▸ Work required: Return exactly the lines that run from the beginning through the line containing "an output node.", both included, and no others.

▸ Data:
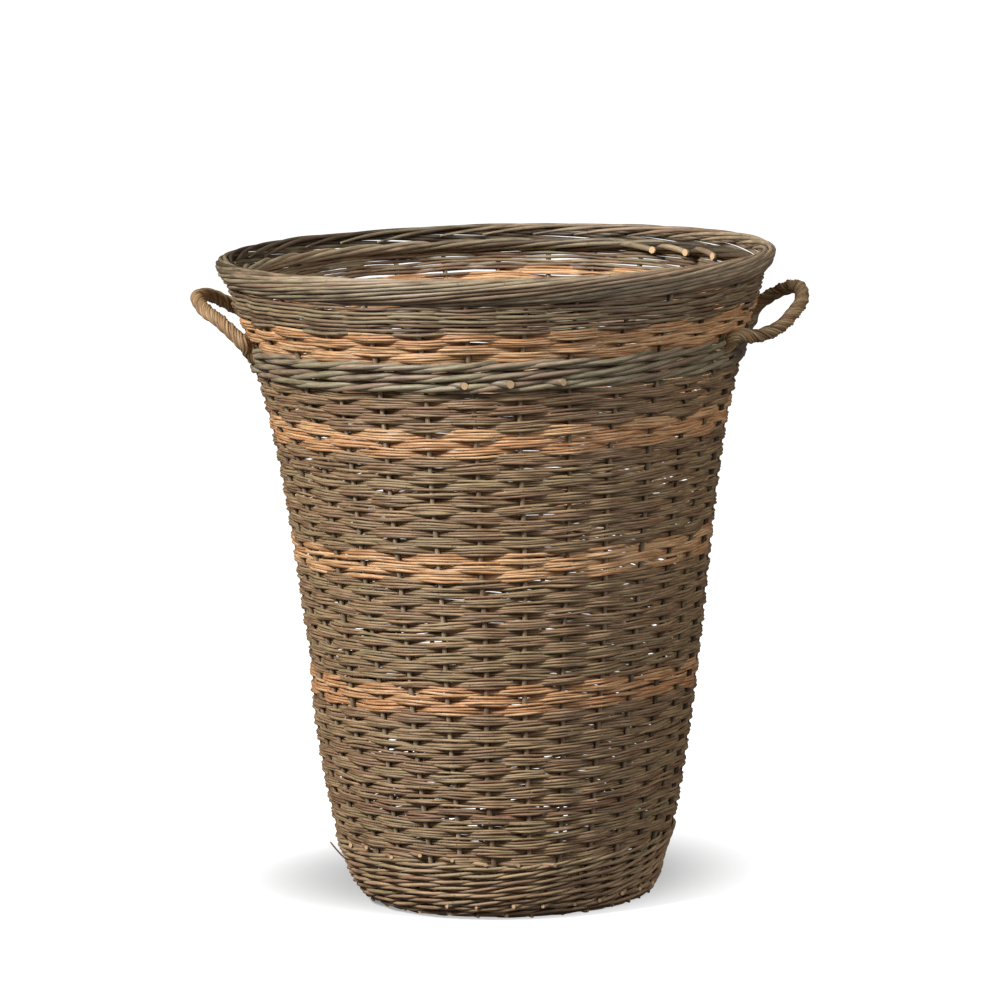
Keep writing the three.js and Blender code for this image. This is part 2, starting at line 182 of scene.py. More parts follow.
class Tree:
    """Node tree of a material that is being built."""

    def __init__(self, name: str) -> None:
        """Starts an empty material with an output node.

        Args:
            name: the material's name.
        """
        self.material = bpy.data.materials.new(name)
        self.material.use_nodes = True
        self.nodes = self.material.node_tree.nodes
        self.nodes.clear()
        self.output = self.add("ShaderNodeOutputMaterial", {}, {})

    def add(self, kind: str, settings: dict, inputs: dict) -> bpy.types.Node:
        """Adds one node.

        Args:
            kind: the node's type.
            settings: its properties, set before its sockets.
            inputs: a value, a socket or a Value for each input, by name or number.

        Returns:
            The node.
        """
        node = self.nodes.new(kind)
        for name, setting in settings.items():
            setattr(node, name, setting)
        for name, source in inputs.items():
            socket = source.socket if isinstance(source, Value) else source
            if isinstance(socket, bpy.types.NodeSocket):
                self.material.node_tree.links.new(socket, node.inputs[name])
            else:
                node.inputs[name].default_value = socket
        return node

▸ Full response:
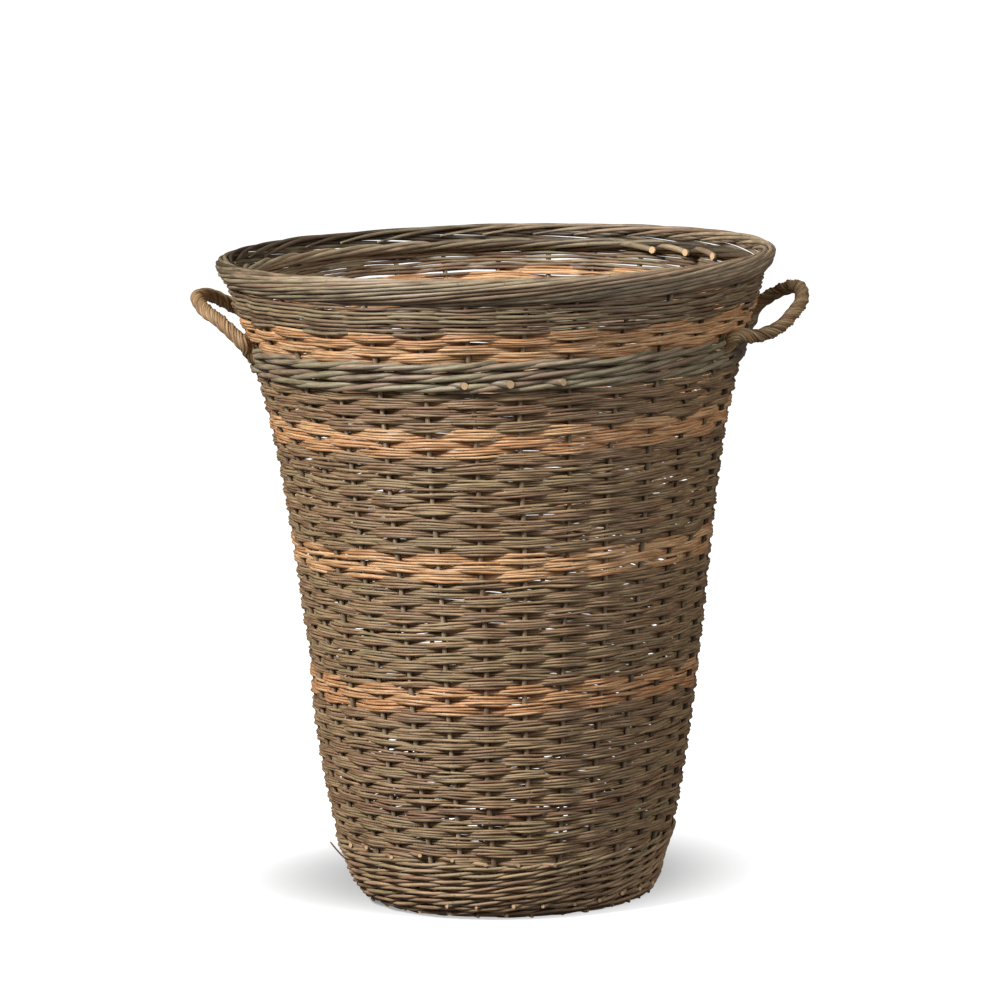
Keep writing the three.js and Blender code for this image. This is part 2, starting at line 182 of scene.py. More parts follow.
class Tree:
    """Node tree of a material that is being built."""

    def __init__(self, name: str) -> None:
        """Starts an empty material with an output node.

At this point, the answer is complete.